SwitchHead: Accelerating Transformers with Mixture-of-Experts Attention
Róbert Csordás, Piotr Piękos, Kazuki Irie, Jürgen Schmidhuber
TL;DR
SwitchHead introduces a Mixture-of-Experts approach to the Transformer attention layer, drastically reducing the number of attention matrices computed by allowing multiple expert projections for values and outputs while sharing keys and queries. By using a non-competitive sigmoid selection, SwitchHead computes attention with significantly fewer active heads and can be combined with MoE-based MLP layers to form SwitchAll. Empirical results across multiple datasets and model sizes show SwitchHead achieves perplexity comparable to parameter-matched dense Transformers with much lower compute and memory usage, and SwitchAll often surpasses baselines under the same parameter budgets.
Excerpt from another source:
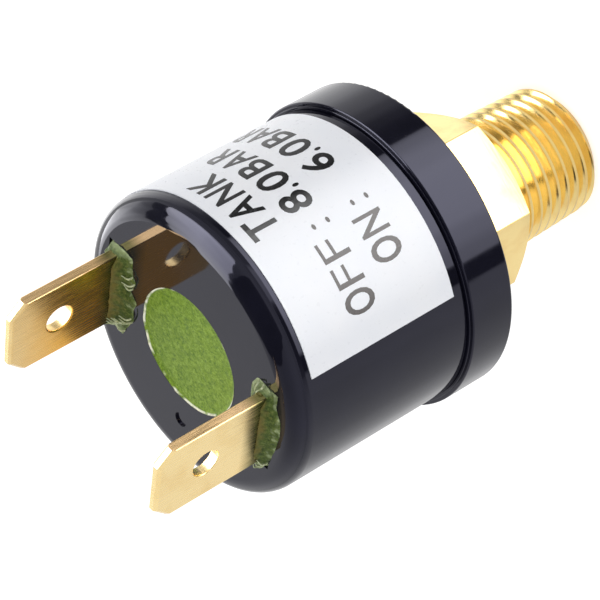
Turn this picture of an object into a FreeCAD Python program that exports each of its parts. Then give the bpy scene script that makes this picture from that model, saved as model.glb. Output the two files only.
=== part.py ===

The work demonstrates stable training without extra regularizers and provides insights into attention map redundancy and interpretable expert selections, with practical implications for resource-constrained deployment and scalable language modeling.
Abstract
Despite many recent works on Mixture of Experts (MoEs) for resource-efficient Transformer language models, existing methods mostly focus on MoEs for feedforward layers. Previous attempts at extending MoE to the self-attention layer fail to match the performance of the parameter-matched baseline. Our novel SwitchHead is an effective MoE method for the attention layer that successfully reduces both the compute and memory requirements, achieving wall-clock speedup, while matching the language modeling performance of the baseline Transformer. Our novel MoE mechanism allows SwitchHead to compute up to 8 times fewer attention matrices than the standard Transformer. SwitchHead can also be combined with MoE feedforward layers, resulting in fully-MoE "SwitchAll" Transformers. For our 262M parameter model trained on C4, SwitchHead matches the perplexity of standard models with only 44% compute and 27% memory usage. Zero-shot experiments on downstream tasks confirm the performance of SwitchHead, e.g., achieving more than 3.5% absolute improvements on BliMP compared to the baseline with an equal compute resource.